A win must get/that we must get (JM)
A win/that we – someb[ody will] – A general listening gives a sense of ‘we’, however, ‘win’ is possible. Perception of an [n] ending on closer listening, and natural assimilation into the following [m] would occur anyway. ‘A’ is ambiguous; it could be meant to be something else such as ‘that’.
Here it is as (a) win
must get – they some]body – [g] is perceivable between [y] and [s] in the FS. One may perceive it as ‘more scared’, which should be kept in mind as an alternative; however, on close listening there is a short ‘ma’ sound before the sibilant. Nevertheless, the duration of ‘get’ is out of whack with the duration of other words, making it more like the duration of ‘scared’.
I’m near – [bring him back] – FS [k] disappears and [m b] allows [m] to produce ‘I’m’. RS /n/ comes from FS [ng]. FS [b] disappears leaving [r].
JM states this directly behind VDL’s ‘Mark all weir’. ‘I’m’ would either refer to herself, or even possibly her child stated in the first person, indicating the child was near the weir.
Wheels never late/led
Wheels – even[tually] – [t] creates the sibilance; [l] comes from [ll].

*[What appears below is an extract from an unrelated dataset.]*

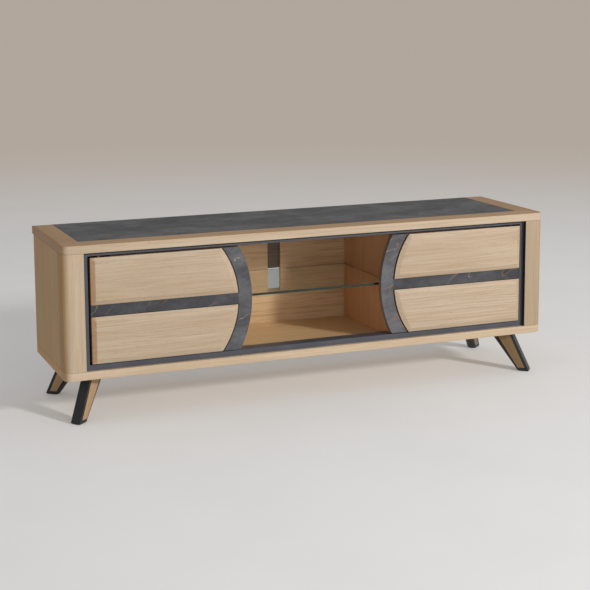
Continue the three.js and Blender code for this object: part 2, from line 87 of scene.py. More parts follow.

Some of this is potentially interesting – that Kunz appears to say ‘weir’ twice, that he seems to say ‘know it all, mark all weir’, and behind this JM appears to say ‘I’m near’. If ‘A win must get’, this may simply mean she wants her child back. Those with a different view, may believe that she wants to be successful in getting out of this situation. With ‘wheels’, I have noticed the reference to vehicles by VDK as well as Isaac Reinwand, so it is worth noting, but may not mean much.